● Data section:
____________________

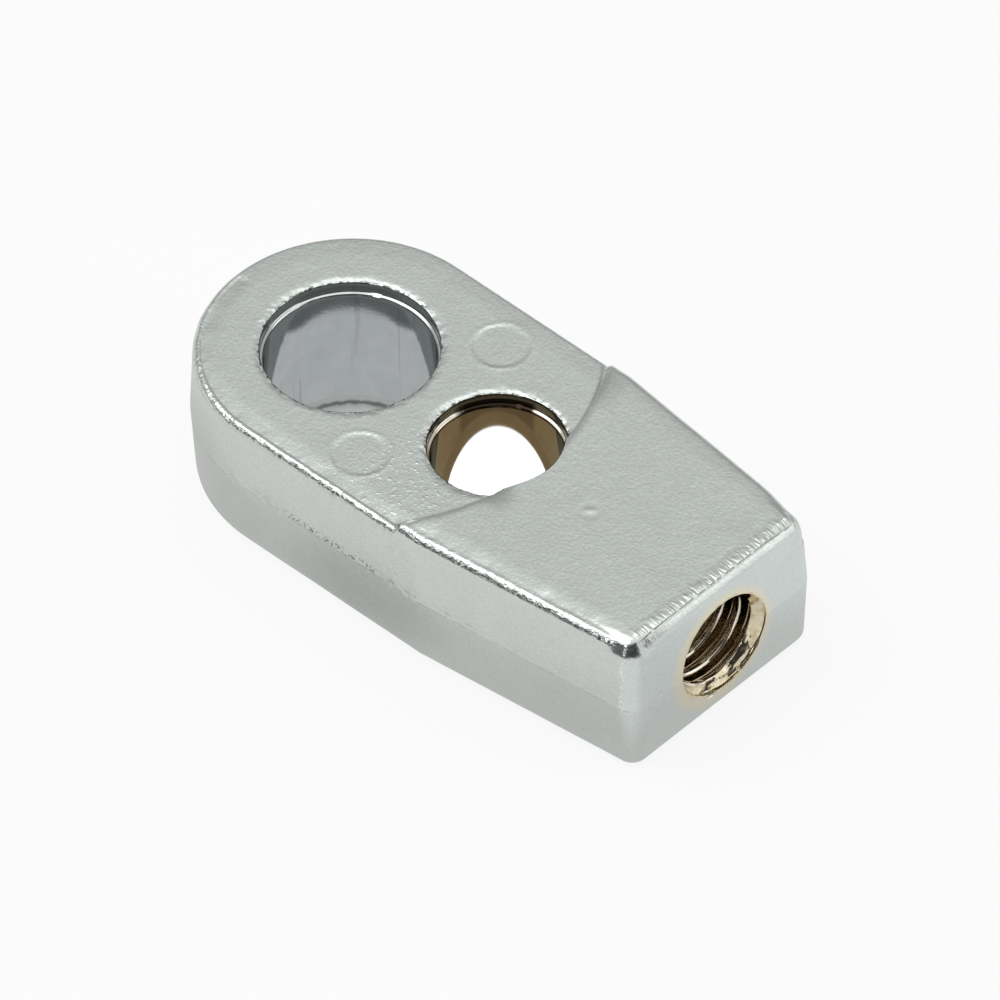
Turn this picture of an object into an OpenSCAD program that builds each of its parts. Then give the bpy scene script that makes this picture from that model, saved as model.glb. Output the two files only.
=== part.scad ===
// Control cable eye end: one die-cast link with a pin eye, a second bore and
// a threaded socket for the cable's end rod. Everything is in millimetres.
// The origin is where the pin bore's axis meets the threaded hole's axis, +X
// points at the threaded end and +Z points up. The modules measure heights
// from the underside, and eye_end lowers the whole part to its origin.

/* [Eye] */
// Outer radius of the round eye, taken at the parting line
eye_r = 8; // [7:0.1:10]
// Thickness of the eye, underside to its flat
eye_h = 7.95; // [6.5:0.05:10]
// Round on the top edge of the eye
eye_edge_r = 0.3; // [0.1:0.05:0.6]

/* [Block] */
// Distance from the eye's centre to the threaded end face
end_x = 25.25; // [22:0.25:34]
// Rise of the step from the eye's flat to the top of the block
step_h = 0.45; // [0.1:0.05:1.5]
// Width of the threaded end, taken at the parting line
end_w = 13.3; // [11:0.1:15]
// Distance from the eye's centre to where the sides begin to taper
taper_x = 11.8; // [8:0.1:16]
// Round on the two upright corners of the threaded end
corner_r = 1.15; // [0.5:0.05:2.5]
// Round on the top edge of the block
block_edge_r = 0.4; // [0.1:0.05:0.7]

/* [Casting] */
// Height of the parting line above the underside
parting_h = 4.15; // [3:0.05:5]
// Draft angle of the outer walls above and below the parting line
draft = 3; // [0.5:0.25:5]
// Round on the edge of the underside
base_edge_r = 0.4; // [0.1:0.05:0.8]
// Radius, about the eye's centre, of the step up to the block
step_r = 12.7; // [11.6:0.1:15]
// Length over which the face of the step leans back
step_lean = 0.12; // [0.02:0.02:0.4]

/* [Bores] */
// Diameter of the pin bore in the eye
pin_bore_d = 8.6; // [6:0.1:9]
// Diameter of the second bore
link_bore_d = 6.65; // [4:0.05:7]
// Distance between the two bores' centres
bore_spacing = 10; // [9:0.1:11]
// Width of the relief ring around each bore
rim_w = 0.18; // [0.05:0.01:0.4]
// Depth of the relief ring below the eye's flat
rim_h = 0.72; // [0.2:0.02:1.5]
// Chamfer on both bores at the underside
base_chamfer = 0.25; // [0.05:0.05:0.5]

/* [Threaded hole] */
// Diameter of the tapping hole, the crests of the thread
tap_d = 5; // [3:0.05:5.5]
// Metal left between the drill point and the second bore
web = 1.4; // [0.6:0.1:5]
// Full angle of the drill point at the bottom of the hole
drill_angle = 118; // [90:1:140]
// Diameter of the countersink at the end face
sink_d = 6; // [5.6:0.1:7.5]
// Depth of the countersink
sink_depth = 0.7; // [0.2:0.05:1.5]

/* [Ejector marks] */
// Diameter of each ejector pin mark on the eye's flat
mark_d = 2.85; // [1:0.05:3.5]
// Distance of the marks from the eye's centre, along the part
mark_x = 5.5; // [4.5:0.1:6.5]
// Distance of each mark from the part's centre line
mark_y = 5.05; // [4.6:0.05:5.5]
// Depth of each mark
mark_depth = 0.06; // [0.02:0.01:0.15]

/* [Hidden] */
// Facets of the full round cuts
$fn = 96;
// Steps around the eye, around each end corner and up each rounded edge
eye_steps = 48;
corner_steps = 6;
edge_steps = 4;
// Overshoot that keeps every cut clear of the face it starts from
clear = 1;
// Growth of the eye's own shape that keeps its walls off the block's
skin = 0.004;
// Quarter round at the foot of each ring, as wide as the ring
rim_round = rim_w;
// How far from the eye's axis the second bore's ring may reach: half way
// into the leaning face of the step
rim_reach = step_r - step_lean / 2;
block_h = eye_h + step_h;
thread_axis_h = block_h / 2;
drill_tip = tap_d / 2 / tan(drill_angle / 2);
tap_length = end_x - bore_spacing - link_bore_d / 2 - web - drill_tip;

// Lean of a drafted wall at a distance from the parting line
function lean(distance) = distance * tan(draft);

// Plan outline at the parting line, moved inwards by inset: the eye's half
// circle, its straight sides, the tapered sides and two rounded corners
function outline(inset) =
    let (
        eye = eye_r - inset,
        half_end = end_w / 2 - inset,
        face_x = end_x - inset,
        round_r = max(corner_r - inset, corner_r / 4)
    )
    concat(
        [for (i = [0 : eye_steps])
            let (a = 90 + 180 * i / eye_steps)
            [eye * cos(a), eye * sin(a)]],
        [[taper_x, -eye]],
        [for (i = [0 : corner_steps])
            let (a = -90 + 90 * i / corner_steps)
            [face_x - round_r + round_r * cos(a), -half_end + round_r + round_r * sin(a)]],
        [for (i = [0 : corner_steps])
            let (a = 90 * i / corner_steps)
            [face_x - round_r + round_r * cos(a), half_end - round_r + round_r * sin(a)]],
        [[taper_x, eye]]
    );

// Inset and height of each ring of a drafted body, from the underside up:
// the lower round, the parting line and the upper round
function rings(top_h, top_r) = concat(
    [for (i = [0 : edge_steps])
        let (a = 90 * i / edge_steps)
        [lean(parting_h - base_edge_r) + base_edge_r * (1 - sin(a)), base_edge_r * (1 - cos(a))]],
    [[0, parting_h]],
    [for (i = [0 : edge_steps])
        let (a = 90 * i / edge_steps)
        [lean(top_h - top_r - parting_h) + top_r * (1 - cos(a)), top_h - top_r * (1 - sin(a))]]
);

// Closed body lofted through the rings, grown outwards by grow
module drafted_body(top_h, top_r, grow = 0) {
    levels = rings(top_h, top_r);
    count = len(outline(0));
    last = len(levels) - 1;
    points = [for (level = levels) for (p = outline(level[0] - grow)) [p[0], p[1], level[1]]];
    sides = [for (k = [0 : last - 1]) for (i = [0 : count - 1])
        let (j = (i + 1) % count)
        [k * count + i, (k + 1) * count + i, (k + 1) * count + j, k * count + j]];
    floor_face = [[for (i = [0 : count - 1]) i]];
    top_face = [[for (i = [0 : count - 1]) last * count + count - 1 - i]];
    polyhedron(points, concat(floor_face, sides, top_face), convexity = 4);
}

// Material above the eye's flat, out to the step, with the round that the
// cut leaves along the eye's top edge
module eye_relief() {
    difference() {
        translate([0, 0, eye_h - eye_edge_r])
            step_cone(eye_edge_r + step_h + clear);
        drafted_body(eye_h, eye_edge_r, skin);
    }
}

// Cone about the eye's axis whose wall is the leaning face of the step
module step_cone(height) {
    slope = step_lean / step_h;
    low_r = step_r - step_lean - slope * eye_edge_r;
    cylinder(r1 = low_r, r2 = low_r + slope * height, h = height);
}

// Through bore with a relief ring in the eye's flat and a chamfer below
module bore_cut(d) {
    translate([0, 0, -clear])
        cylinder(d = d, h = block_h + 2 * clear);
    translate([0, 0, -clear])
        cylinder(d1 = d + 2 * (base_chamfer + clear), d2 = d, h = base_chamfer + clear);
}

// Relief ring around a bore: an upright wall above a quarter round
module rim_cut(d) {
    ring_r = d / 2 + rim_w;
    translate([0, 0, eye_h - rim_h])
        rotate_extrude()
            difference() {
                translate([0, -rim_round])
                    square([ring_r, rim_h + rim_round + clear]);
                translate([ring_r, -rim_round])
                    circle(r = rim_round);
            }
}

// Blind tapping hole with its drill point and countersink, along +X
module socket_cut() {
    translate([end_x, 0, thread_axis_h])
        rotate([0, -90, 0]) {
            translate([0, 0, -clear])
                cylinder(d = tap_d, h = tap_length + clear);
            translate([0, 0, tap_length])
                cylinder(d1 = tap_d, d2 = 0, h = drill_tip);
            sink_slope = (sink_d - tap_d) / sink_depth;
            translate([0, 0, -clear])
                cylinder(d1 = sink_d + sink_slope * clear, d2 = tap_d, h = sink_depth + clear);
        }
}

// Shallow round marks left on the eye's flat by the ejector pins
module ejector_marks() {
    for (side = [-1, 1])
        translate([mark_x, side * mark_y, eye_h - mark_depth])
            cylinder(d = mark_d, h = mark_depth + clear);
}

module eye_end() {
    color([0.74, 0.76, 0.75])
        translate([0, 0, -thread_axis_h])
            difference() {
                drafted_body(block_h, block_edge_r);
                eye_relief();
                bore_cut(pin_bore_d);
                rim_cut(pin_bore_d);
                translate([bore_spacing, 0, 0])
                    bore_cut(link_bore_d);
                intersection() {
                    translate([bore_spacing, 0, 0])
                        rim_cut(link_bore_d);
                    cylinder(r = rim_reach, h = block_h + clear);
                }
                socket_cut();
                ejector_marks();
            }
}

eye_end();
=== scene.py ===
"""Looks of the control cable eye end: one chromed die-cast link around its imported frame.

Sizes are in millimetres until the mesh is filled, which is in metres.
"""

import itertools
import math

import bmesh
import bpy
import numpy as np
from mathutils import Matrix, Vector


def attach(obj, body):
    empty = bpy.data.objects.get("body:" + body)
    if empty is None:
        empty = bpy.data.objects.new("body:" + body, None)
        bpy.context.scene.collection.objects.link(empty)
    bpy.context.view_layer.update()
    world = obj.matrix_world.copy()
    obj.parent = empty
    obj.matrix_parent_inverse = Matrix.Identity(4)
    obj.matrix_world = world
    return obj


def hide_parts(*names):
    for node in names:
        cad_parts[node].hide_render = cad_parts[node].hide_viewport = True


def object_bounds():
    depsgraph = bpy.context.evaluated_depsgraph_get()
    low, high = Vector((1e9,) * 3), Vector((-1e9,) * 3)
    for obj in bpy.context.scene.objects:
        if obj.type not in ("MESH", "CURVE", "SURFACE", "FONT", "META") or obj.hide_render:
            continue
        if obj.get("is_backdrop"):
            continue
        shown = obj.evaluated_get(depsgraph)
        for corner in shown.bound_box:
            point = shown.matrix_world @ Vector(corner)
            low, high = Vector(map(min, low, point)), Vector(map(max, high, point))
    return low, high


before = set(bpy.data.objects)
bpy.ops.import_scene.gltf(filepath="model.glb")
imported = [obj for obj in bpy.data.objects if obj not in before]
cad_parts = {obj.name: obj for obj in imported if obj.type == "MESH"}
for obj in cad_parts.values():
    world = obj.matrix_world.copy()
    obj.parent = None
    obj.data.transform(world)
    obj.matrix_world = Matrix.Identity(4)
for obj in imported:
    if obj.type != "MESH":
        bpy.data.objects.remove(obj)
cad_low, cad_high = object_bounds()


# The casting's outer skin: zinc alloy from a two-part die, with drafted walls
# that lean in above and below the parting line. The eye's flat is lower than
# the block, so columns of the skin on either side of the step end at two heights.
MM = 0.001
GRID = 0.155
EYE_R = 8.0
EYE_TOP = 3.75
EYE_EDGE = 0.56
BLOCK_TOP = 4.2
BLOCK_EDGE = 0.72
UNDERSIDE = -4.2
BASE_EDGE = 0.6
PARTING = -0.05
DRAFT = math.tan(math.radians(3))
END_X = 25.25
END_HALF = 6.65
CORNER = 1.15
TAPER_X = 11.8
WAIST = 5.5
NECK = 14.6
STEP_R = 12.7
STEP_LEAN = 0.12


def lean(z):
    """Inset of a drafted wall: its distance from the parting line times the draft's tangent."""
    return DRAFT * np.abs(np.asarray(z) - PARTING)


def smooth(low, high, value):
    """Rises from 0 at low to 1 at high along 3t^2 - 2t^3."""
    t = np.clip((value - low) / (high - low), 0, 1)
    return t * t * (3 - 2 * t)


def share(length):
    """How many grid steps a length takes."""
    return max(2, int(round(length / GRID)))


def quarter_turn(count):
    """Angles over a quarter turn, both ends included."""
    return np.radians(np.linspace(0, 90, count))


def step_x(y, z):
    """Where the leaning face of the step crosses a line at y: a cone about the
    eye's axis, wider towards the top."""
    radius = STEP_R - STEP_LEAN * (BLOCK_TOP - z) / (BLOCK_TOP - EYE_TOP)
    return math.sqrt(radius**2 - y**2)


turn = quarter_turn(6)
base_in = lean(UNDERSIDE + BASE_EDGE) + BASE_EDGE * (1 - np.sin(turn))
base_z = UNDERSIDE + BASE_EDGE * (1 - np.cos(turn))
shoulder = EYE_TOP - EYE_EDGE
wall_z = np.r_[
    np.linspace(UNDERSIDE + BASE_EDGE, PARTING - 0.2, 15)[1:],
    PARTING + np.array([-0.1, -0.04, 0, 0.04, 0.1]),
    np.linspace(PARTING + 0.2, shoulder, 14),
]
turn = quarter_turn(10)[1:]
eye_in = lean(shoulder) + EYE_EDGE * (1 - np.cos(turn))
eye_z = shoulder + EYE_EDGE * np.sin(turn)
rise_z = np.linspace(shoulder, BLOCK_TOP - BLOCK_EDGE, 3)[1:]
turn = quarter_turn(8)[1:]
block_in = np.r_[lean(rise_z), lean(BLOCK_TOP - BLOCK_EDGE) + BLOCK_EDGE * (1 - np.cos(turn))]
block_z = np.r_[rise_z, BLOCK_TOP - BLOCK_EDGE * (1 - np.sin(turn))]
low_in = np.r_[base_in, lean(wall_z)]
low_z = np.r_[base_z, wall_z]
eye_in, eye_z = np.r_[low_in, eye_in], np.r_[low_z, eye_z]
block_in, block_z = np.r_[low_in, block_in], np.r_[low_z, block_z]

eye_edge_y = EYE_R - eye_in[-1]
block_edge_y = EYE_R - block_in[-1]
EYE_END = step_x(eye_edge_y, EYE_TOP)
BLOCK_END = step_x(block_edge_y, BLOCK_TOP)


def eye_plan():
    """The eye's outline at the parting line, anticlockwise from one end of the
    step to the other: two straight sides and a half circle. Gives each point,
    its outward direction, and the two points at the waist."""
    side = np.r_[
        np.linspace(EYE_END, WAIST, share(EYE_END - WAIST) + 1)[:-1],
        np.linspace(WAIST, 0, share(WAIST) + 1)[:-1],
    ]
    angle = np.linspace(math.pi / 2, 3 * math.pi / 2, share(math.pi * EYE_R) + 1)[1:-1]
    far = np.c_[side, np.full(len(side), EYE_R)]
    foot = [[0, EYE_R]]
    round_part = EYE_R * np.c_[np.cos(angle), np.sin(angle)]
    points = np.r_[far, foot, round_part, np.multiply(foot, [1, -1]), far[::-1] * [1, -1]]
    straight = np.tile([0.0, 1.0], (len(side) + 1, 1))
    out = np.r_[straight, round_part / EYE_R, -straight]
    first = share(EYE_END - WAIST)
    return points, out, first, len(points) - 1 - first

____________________

● What the exercise asks:
Write out exactly the lines from the one with "the ejector pins" through the one with "low, high = Vector((1e9,)", including both, and no others.

● Finished task:
// Shallow round marks left on the eye's flat by the ejector pins
module ejector_marks() {
    for (side = [-1, 1])
        translate([mark_x, side * mark_y, eye_h - mark_depth])
            cylinder(d = mark_d, h = mark_depth + clear);
}

module eye_end() {
    color([0.74, 0.76, 0.75])
        translate([0, 0, -thread_axis_h])
            difference() {
                drafted_body(block_h, block_edge_r);
                eye_relief();
                bore_cut(pin_bore_d);
                rim_cut(pin_bore_d);
                translate([bore_spacing, 0, 0])
                    bore_cut(link_bore_d);
                intersection() {
                    translate([bore_spacing, 0, 0])
                        rim_cut(link_bore_d);
                    cylinder(r = rim_reach, h = block_h + clear);
                }
                socket_cut();
                ejector_marks();
            }
}

eye_end();
=== scene.py ===
"""Looks of the control cable eye end: one chromed die-cast link around its imported frame.

Sizes are in millimetres until the mesh is filled, which is in metres.
"""

import itertools
import math

import bmesh
import bpy
import numpy as np
from mathutils import Matrix, Vector


def attach(obj, body):
    empty = bpy.data.objects.get("body:" + body)
    if empty is None:
        empty = bpy.data.objects.new("body:" + body, None)
        bpy.context.scene.collection.objects.link(empty)
    bpy.context.view_layer.update()
    world = obj.matrix_world.copy()
    obj.parent = empty
    obj.matrix_parent_inverse = Matrix.Identity(4)
    obj.matrix_world = world
    return obj


def hide_parts(*names):
    for node in names:
        cad_parts[node].hide_render = cad_parts[node].hide_viewport = True


def object_bounds():
    depsgraph = bpy.context.evaluated_depsgraph_get()
    low, high = Vector((1e9,) * 3), Vector((-1e9,) * 3)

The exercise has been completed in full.